There's pushing, which takes changes from your repository and puts them into another clone.
In your case, your coworker has pushed his changes into what I assume is your central master of the repository.
After he has done this, you can pull the latest changes down into your repository, and merge them into your branch. This will incorporate any bugfixes or changes your coworker did into your experimental code.
This gives you the freedom of staying current on other coworkers development in your project, and not having to release your experimental code until it is ready (or even at all.)
So, as long as you stay away from the Push command, you're safe.
Of course, this also assumes nobody is pulling directly from your clone of the repository, if they do that, then of course they will get your experimental changes, but it doesn't sound like you've set it up this way (and it is highly unlikely as well.)
As for the configuration files, the typical way to do this is that you only commit a master file template into the repository, with a different name (ie. an extra extension .template or similar), and then place the name of the real configuration file into the ignore filter.
Each developer then has to make his or her own copy of the template, rename it, and change it in any way they want, without the risk of committing database connection strings, passwords, or local paths, to the repository.
If necessary, provide a script that will help the developer make the real configuration file if it is long and complex.
Regarding your experimental changes, you should commit them. Often.

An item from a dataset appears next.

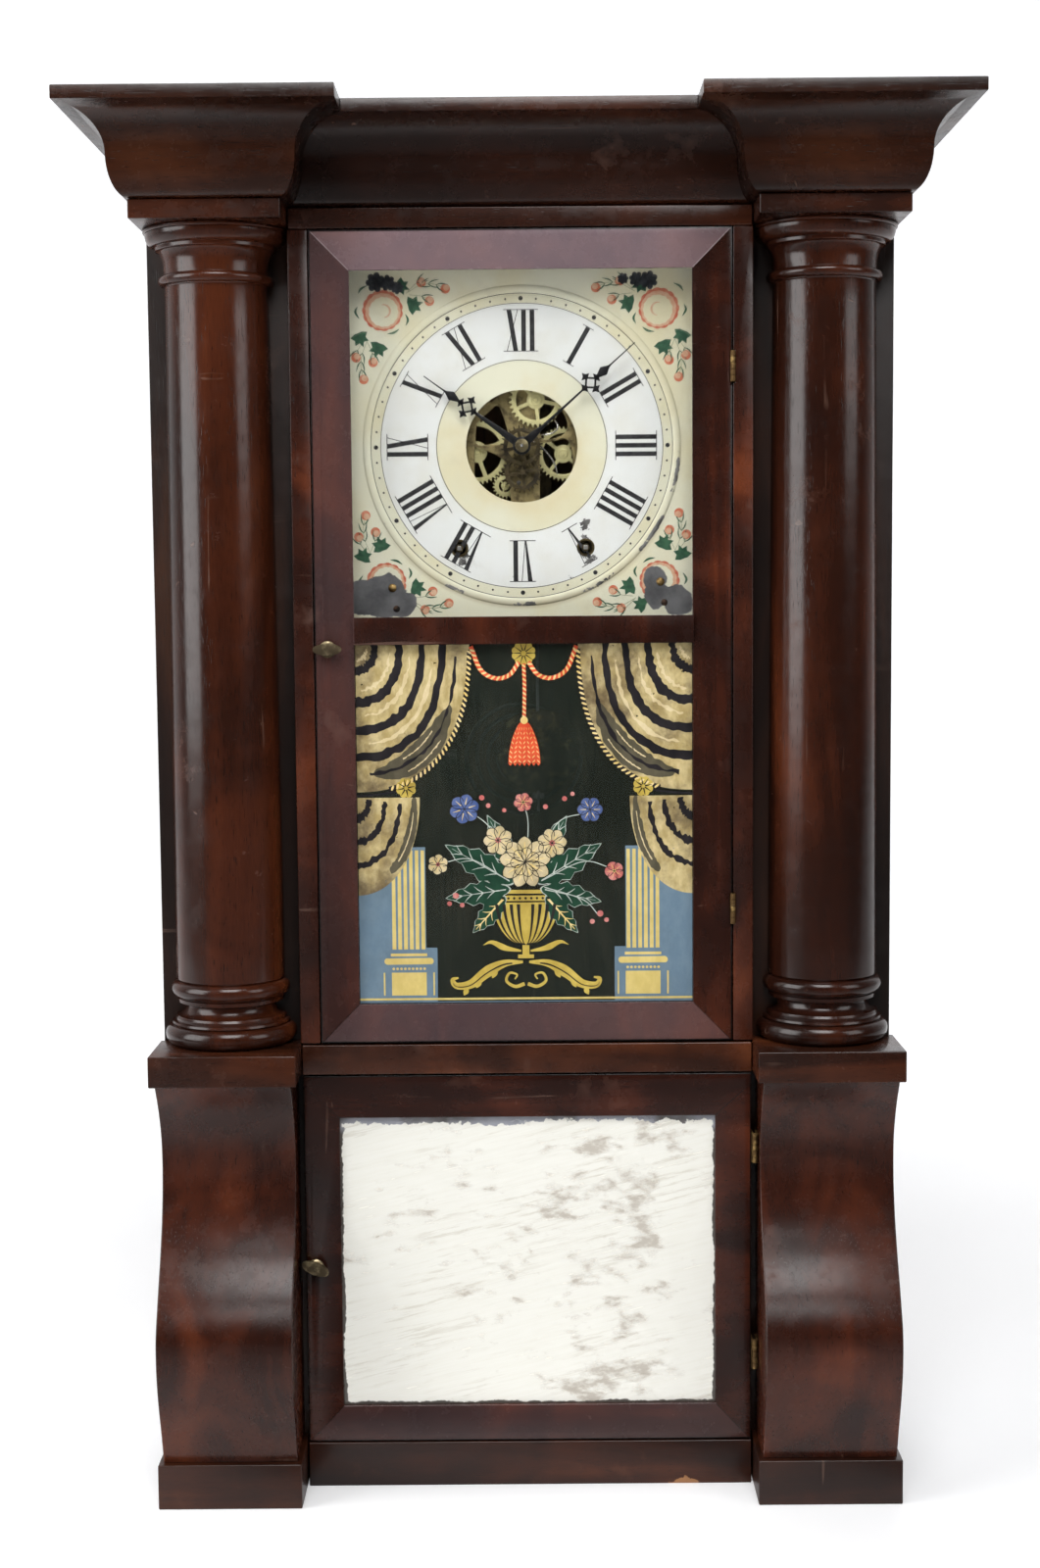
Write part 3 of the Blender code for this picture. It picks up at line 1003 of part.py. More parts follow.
def build_escapement():
    """Escape wheel, verge with its crutch, and the pendulum."""
    tooth = 2 * math.pi / ESCAPE_TEETH
    outline = []
    for index in range(ESCAPE_TEETH):
        angle = index * tooth
        for radius, share in ((ESCAPE_RADIUS - 0.003, 0.0), (ESCAPE_RADIUS, 0.35), (ESCAPE_RADIUS - 0.003, 0.55)):
            outline.append((radius * math.cos(angle + share * tooth), radius * math.sin(angle + share * tooth)))
    windows = [circle(THIN_ARBOR_RADIUS - GAP, 10)]
    windows += crossing_outlines(4, 0.005, ESCAPE_RADIUS - 0.0055, 0.0026)
    escape = arbor("escape_wheel", [(THIN_ARBOR_RADIUS, ESCAPE_FRONT - 0.0009, ARBOR_END)],
                   ESCAPE_X, ESCAPE_HEIGHT, BRASS)
    combine(escape, wheel("escape_rim", outline, windows, MOTION_WHEEL_THICKNESS, ESCAPE_FRONT,
                          ESCAPE_X, ESCAPE_HEIGHT, BRASS), "UNION")
    drop = STAFF_HEIGHT - ESCAPE_HEIGHT
    staff_end = PENDULUM_DEPTH + 0.003
    verge = arbor("verge_and_crutch", [(THIN_ARBOR_RADIUS, ESCAPE_FRONT - 0.0009, staff_end)],
                  ESCAPE_X, STAFF_HEIGHT, STEEL)
    span = ESCAPE_RADIUS - 0.002
    low = ESCAPE_RADIUS - drop + 0.0018
    anchor = [
        (-span, low - 0.006), (-span + 0.0026, low - 0.0035), (-span + 0.0026, low + 0.0005),
        (0.0, low + 0.0022), (span - 0.0026, low + 0.0005), (span - 0.0026, low - 0.0035),
        (span, low - 0.006), (span, low + 0.003), (0.003, low + 0.008), (-0.003, low + 0.008), (-span, low + 0.003)]
    combine(verge, plate("verge_pallets", [anchor], MOTION_WHEEL_THICKNESS,
                         (ESCAPE_X, ESCAPE_FRONT + MOTION_WHEEL_THICKNESS / 2, STAFF_HEIGHT), STEEL, CUTTERS), "UNION")
    crutch_depth = BACK_PLATE + PLATE_THICKNESS + 0.0025
    fork_height = STAFF_HEIGHT - 0.045
    crutch = tube("crutch_wire", [
        (ESCAPE_X, crutch_depth, STAFF_HEIGHT), (ESCAPE_X, crutch_depth, fork_height),
        (ESCAPE_X, PENDULUM_DEPTH - ROD_RADIUS - GAP, fork_height)], 0.0008, STEEL, CUTTERS)
    combine(verge, crutch, "UNION")
    eye_inner = THIN_ARBOR_RADIUS + GAP
    eye = plate("pendulum_rod", [circle(eye_inner + 0.0016, 20), circle(eye_inner, 20)], 2 * ROD_RADIUS,
                (ESCAPE_X, PENDULUM_DEPTH, STAFF_HEIGHT), STEEL)
    set_origin(eye, (ESCAPE_X, PENDULUM_DEPTH, STAFF_HEIGHT))
    tail = BOB_HEIGHT - BOB_RADIUS - ROD_TAIL
    stem = rods("pendulum_stem", [((ESCAPE_X, PENDULUM_DEPTH, STAFF_HEIGHT - eye_inner - 0.0008),
                                   (ESCAPE_X, PENDULUM_DEPTH, tail), ROD_RADIUS)], STEEL, CUTTERS, 12)
    nut_top = BOB_HEIGHT - BOB_RADIUS - GAP
    nut = rods("rating_nut", [((ESCAPE_X, PENDULUM_DEPTH, nut_top), (ESCAPE_X, PENDULUM_DEPTH, nut_top - 0.003),
                               0.004)], BRASS, CUTTERS, 12)
    combine(eye, stem, "UNION")
    combine(eye, nut, "UNION")
    bob_profile = [
        (BOB_RADIUS * math.sin(a), -BOB_HALF_THICKNESS * math.cos(a))
        for a in [math.pi * step / 8 for step in range(9)]]
    bob_profile[0] = (0.0, -BOB_HALF_THICKNESS)
    bob_profile[-1] = (0.0, BOB_HALF_THICKNESS)
    bob = turned("pendulum_bob", bob_profile, (ESCAPE_X, PENDULUM_DEPTH, BOB_HEIGHT), BRASS, steps=26)
    hole = rods("bob_hole", [((ESCAPE_X, PENDULUM_DEPTH, BOB_HEIGHT - 2 * BOB_RADIUS),
                              (ESCAPE_X, PENDULUM_DEPTH, BOB_HEIGHT + 2 * BOB_RADIUS), ROD_RADIUS + GAP)],
                BRASS, CUTTERS, 9)
    combine(bob, hole, "DIFFERENCE")


def build_strike():
    """Coiled gong on its post, and the hammer."""
    turns = 16
    points = []
    for step in range(GONG_TURNS * turns + 1):
        angle = math.pi + 2 * math.pi * step / turns
        radius = GONG_INNER + GONG_PITCH * step / turns - (GONG_INNER if step == 0 else 0.0)
        points.append((GONG_X + radius * math.cos(angle), GONG_DEPTH, GONG_HEIGHT + radius * math.sin(angle)))
    print("least gap between the gong's turns, mm:", round((GONG_PITCH - 2 * GONG_WIRE) * 1000, 2))
    post = rods("gong", [((GONG_X, GONG_DEPTH - 0.004, GONG_HEIGHT), (GONG_X, INSIDE_BACK, GONG_HEIGHT),
                          GONG_POST_RADIUS)], CAST_IRON, sides=20)
    combine(post, tube("gong_coil", points, GONG_WIRE, STEEL, CUTTERS, 1), "UNION")
    outer = GONG_INNER + GONG_PITCH * GONG_TURNS
    strike_x = GONG_X - outer - GONG_WIRE - HAMMER_STAND_OFF
    hammer = arbor("strike_hammer", [(THIN_ARBOR_RADIUS, FRONT_PLATE - 0.001, GONG_DEPTH + 0.002)],
                   HAMMER_X, HAMMER_HEIGHT, STEEL)
    arm = rods("hammer_arm", [((HAMMER_X, GONG_DEPTH, HAMMER_HEIGHT), (HAMMER_X, GONG_DEPTH, GONG_HEIGHT), 0.001)],
               STEEL, CUTTERS, 10)
    head = rods("hammer_head", [((strike_x - HAMMER_HEAD_LENGTH, GONG_DEPTH, GONG_HEIGHT),
                                 (strike_x, GONG_DEPTH, GONG_HEIGHT), HAMMER_HEAD_RADIUS)], STEEL, CUTTERS, 16)
    combine(hammer, arm, "UNION")
    combine(hammer, head, "UNION")


def build_power(side, word):
    """Drum with its great wheel, pulley, weight and cord of one train."""
    drum_front = DRUM_CENTRE_DEPTH - DRUM_LENGTH / 2
    drum_back = DRUM_CENTRE_DEPTH + DRUM_LENGTH / 2
    flange = 0.0015
    drum_x = side * WINDING_X
    drum = arbor(f"{word}_drum", [
        (WINDING_ARBOR_RADIUS, DIAL_FRONT - 0.001, drum_front - flange),
        (DRUM_RADIUS + DRUM_FLANGE, drum_front - flange, drum_front), (DRUM_RADIUS, drum_front, drum_back),
        (DRUM_RADIUS + DRUM_FLANGE, drum_back, drum_back + flange),
        (WINDING_ARBOR_RADIUS, drum_back + flange, ARBOR_END)], drum_x, WINDING_HEIGHT, BRASS)
    rim = gear_outline(GREAT_WHEEL_TEETH, GREAT_WHEEL_RADIUS - 0.0015, 0.0015, 0.0018)
    windows = crossing_outlines(4, 0.007, GREAT_WHEEL_RADIUS - 0.007, 0.004)
    combine(drum, wheel(f"{word}_great_wheel", rim, windows, 0.0018, GREAT_WHEEL_FRONT, drum_x,
                        WINDING_HEIGHT, BRASS), "UNION")
    pulley_x = side * PULLEY_X
    half = PULLEY_WIDTH / 2
    arbor(f"{word}_pulley", [
        (PULLEY_PIN_RADIUS, INSIDE_FRONT, DRUM_CENTRE_DEPTH - half),
        (PULLEY_GROOVE + PULLEY_RIM, DRUM_CENTRE_DEPTH - half, DRUM_CENTRE_DEPTH - half + 0.0015),
        (PULLEY_GROOVE, DRUM_CENTRE_DEPTH - half + 0.0025, DRUM_CENTRE_DEPTH + half - 0.0025),
        (PULLEY_GROOVE + PULLEY_RIM, DRUM_CENTRE_DEPTH + half - 0.0015, DRUM_CENTRE_DEPTH + half),
        (PULLEY_PIN_RADIUS, DRUM_CENTRE_DEPTH + half, INSIDE_BACK)], pulley_x, PULLEY_HEIGHT, PINE)
    weight_x = side * WEIGHT_X
    chamfer = 0.003
    turned(f"{word}_weight", [
        (0.0, WEIGHT_TOP + WEIGHT_EYE), (0.003, WEIGHT_TOP + WEIGHT_EYE), (0.003, WEIGHT_TOP),
        (WEIGHT_RADIUS - chamfer, WEIGHT_TOP), (WEIGHT_RADIUS, WEIGHT_TOP - chamfer),
        (WEIGHT_RADIUS, WEIGHT_TOP - WEIGHT_LENGTH + chamfer),
        (WEIGHT_RADIUS - chamfer, WEIGHT_TOP - WEIGHT_LENGTH), (0.0, WEIGHT_TOP - WEIGHT_LENGTH)],
        (weight_x, DRUM_CENTRE_DEPTH, 0.0), CAST_IRON, steps=16, along_depth=False)
    tube(f"{word}_cord", cord_run(side), CORD_RADIUS, CORD)


def cord_run(side):
    """Points of the cord: up from the weight, over the pulley, and down the common tangent to the drum."""
    over = CORD_RADIUS + GAP
    start = Vector((PULLEY_X, PULLEY_HEIGHT))
    end = Vector((WINDING_X, WINDING_HEIGHT))
    line = (end - start).normalized()
    up_left = Vector((line.y, -line.x))
    tilt = (PULLEY_GROOVE - DRUM_RADIUS) / (end - start).length
    normal = line * tilt + up_left * math.sqrt(1 - tilt * tilt)
    last = math.atan2(normal.y, normal.x)
    points = [Vector((WEIGHT_X, WEIGHT_TOP + WEIGHT_EYE + GAP))]
    for step in range(CORD_ARC_STEPS + 1):
        angle = last * step / CORD_ARC_STEPS
        points.append(start + Vector((math.cos(angle), math.sin(angle))) * (PULLEY_GROOVE + over))
    points.append(end + normal * (DRUM_RADIUS + over))
    return [(side * p.x, DRUM_CENTRE_DEPTH, p.y) for p in points]


def build_weights():
    """The power of both trains: the left one strikes, the right one keeps time."""
    for side, word in ((1, "time"), (-1, "strike")):
        build_power(side, word)


build_case()
build_front()
build_upper_door()
build_lower_door()
build_case_hinges()
build_dial()
build_plates()
build_motion_work()
build_escapement()
build_strike()
build_weights()
bpy.context.view_layer.update()
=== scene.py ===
"""Looks of a tall weight-driven shelf clock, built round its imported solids.

Metres, +Z up, front towards -Y, origin at the middle of the footprint. New pieces are surfaces
worked out with numpy, each finish is a small frozen class, and each sub-assembly is a class that
builds and dresses its own pieces.
"""
import json
import logging
import math
from collections.abc import Callable
from dataclasses import dataclass
from enum import Enum

import bmesh
import bpy
import numpy as np
from mathutils import Matrix, Vector

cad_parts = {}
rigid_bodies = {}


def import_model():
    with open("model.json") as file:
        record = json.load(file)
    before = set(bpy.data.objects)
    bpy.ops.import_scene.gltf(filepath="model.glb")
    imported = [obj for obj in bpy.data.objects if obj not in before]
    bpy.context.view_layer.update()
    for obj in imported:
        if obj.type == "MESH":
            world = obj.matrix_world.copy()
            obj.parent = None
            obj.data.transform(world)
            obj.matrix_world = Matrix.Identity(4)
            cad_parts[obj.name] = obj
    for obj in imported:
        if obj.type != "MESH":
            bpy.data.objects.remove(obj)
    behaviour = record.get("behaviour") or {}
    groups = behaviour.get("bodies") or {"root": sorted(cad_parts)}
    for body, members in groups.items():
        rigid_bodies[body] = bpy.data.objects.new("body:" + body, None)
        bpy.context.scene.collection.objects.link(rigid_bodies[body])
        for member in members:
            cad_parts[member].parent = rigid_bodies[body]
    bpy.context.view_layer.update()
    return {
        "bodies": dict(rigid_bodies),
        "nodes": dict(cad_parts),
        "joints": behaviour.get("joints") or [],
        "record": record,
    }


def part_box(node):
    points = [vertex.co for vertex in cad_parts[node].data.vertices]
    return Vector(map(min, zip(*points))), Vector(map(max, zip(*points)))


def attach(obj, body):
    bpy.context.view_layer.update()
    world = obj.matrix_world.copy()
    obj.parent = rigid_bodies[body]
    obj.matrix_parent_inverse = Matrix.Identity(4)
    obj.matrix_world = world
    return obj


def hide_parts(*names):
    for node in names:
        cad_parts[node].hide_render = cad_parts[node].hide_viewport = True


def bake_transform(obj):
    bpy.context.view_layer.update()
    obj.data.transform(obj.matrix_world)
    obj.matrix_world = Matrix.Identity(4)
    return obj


log = logging.getLogger("shelf_clock")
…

Simply you commit them in a clone you don't push. You only pull to merge whatever updates you need from other repos.
As for config files, don't commit them.
Commit template files, and script able to generate complete config files from the template.

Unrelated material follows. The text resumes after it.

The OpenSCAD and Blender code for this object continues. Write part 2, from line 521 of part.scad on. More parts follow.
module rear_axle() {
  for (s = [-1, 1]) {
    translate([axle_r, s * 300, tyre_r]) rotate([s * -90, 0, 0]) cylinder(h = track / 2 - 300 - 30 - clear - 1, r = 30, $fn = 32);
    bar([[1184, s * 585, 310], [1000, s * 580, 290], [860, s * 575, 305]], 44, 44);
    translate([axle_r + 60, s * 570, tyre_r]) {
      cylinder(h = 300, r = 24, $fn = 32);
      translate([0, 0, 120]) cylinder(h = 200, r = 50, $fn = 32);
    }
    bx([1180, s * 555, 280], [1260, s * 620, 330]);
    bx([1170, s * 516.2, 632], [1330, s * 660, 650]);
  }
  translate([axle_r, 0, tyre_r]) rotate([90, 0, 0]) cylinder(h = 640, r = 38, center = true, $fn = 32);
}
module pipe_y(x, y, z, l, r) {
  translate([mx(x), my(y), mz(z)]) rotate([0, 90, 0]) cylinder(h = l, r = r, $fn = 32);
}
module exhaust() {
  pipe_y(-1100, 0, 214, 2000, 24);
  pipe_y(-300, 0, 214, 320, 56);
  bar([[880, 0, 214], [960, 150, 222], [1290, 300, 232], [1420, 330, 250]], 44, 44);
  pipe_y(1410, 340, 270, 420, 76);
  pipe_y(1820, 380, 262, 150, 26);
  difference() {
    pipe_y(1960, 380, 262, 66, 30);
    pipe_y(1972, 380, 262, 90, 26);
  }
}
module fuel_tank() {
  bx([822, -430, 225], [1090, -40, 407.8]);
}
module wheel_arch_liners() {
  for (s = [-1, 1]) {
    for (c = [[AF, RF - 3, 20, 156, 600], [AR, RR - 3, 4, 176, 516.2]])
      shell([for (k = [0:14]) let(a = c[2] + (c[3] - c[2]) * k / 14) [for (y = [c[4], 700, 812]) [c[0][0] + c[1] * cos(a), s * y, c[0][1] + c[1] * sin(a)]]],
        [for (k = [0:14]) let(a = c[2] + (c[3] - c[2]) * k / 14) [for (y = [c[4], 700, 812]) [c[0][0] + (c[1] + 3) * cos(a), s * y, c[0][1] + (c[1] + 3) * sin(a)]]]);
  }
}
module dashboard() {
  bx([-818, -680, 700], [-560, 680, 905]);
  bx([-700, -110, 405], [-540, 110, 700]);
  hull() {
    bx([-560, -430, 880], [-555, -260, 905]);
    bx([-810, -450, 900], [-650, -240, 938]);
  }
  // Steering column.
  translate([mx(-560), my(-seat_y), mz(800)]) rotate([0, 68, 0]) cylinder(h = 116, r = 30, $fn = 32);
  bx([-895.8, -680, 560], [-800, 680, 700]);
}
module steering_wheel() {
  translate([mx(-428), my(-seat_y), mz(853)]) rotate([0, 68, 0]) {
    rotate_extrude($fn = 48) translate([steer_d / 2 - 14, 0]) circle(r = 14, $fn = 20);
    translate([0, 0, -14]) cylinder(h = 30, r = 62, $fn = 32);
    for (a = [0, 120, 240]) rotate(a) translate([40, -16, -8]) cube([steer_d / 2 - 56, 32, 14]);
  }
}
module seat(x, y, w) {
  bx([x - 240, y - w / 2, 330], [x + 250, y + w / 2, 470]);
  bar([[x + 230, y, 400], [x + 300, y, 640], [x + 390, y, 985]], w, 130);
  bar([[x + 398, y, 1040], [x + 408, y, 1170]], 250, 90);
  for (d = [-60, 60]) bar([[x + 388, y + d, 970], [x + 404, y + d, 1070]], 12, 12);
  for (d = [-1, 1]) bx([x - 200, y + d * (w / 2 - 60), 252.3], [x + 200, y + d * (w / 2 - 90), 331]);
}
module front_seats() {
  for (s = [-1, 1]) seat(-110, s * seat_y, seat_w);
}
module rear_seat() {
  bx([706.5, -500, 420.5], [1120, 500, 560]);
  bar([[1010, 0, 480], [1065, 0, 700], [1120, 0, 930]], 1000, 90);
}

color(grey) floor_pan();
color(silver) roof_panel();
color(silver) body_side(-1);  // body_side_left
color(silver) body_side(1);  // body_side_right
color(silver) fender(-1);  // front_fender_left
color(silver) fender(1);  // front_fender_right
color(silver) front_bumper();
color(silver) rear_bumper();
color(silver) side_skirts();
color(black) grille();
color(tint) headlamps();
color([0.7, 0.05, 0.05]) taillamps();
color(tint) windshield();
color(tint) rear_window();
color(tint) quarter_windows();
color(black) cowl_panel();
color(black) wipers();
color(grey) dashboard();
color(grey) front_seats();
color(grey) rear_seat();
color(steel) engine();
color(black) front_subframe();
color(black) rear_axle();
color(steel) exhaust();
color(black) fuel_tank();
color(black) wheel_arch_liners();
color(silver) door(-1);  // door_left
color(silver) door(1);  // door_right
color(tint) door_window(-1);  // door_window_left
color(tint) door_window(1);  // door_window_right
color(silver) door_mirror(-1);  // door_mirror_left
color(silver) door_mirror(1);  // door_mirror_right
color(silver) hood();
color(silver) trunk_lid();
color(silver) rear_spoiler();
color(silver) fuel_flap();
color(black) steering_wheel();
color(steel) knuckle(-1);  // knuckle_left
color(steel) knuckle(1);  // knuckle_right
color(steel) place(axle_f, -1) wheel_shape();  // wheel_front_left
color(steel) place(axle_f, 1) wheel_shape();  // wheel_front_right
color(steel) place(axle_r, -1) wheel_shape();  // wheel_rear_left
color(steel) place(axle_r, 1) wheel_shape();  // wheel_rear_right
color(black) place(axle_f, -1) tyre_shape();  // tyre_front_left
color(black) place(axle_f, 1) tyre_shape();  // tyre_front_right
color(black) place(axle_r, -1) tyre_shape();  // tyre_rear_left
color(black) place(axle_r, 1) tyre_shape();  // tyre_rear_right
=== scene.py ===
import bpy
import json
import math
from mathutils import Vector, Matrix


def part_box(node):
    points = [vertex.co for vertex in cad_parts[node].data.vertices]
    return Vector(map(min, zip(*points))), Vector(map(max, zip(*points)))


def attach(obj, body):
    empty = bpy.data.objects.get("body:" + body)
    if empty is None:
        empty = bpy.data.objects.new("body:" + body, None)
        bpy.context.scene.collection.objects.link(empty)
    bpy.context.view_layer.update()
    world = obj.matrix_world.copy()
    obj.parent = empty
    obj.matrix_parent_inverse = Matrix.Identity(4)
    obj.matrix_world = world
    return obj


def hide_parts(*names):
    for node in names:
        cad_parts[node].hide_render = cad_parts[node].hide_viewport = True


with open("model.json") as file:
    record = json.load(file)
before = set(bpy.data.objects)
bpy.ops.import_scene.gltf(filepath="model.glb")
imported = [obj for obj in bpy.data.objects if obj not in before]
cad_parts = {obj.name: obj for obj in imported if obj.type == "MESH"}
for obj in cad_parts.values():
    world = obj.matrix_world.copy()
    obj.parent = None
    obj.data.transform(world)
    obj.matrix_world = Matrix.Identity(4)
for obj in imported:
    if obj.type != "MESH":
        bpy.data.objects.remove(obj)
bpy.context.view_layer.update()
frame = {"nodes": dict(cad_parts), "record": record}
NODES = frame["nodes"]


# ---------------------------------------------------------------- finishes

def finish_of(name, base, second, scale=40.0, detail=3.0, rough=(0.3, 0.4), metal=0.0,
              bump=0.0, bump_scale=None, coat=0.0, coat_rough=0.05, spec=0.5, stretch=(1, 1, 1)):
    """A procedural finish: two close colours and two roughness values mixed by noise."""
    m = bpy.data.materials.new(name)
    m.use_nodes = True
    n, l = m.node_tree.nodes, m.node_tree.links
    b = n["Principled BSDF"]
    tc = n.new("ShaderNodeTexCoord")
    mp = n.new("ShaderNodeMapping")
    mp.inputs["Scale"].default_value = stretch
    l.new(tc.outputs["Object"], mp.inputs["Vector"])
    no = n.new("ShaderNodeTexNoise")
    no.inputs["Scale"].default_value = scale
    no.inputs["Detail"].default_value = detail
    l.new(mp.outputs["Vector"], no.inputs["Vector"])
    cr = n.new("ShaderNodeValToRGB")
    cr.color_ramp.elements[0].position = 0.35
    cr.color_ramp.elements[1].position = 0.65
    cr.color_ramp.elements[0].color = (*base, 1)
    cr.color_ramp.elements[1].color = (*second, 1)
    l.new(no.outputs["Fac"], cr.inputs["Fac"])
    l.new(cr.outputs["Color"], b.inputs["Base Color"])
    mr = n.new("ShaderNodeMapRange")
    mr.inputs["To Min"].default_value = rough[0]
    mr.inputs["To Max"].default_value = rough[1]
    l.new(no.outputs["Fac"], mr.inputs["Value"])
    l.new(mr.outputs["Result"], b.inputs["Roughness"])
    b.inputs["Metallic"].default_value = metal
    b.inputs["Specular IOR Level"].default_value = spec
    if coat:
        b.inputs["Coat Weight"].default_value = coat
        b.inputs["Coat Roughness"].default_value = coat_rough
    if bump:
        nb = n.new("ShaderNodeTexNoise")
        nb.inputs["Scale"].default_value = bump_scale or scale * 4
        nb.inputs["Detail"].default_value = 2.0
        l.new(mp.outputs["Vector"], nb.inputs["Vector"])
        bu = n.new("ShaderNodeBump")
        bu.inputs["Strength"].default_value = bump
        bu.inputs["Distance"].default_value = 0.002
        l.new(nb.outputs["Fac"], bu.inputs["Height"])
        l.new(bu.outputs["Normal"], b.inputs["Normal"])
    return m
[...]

That way, developers will only modify "private" (i.e. not committed) config files with their own private values.
If you know your uncommitted changes will not collide with the merge commit that you are creating - then you can do the following...
1) Shelve the uncommitted changes
2) Do the pull and merge
3) Unshelve the uncommitted changes
Shelf effectively stores your uncommitted changes away as into diff (relative to your last commit) then rolls back those files in your local workspace. Then un-shelving then applies that diff, bringing back your uncommitted changes.
Tools such as TortoiseHg have shelf built in.